The robot also monitors the milk quality. The cow’s milk runs through a glass vessel, which is monitored by a Sick KT8 CAN network sensor. “This sensor, which we call a blood sensor, monitors the level of red in the milk. If blood is detected then a valve opens immediately to drain away the milk”, explains Van de Pol. The function of the valve is monitored using an induction sensor from Sick. “The valve has a very important role to play in terms of quality assurance. Cleaning agents and milk from cows that have been prescribed antibiotics must not reach the milk tank under any circumstances, because cattle farmers are not permitted to deliver this kind of contaminated milk. This would result in damaging losses.”
The KT8 CAN contrast scanner is an optoelectronic sensor and is used for the optical, non-contact acquisition of contrast marks or contrast runs following RGB color components. It characteristics are a Controller Area Network with CANopen functions. It has the following function: heartbeat function, setting/reading of process parameters via SDO/PDO mechanism and object directory, contamination message, switching threshold tracking, sensor, light-/dark- switching fixed selectable or via teach-in sequence, selection of teach-in methods, and selection of OFF delay.

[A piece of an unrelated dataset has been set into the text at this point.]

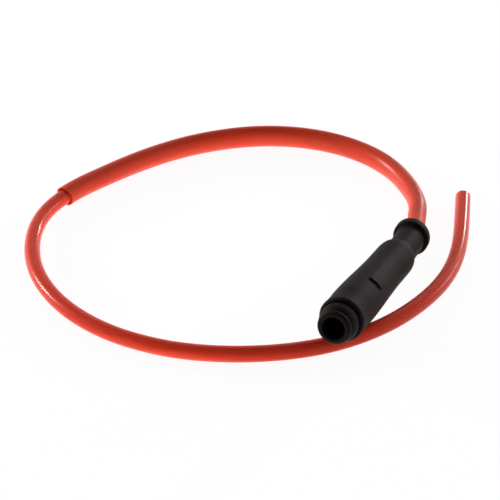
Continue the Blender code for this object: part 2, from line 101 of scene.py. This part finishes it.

There are two possible options for the electrical connection of the KT8 CAN in the CAN network. Option one, using two cables and the sensor is connected with the CAN network. The general CiA provisions regarding spur length depending on the bit rate, shall apply. Option two, the CAN network is split open, and all four CAN cables are connected appropriately. Thus, the complete bus node is moved into the device, in order to minimize the spur length.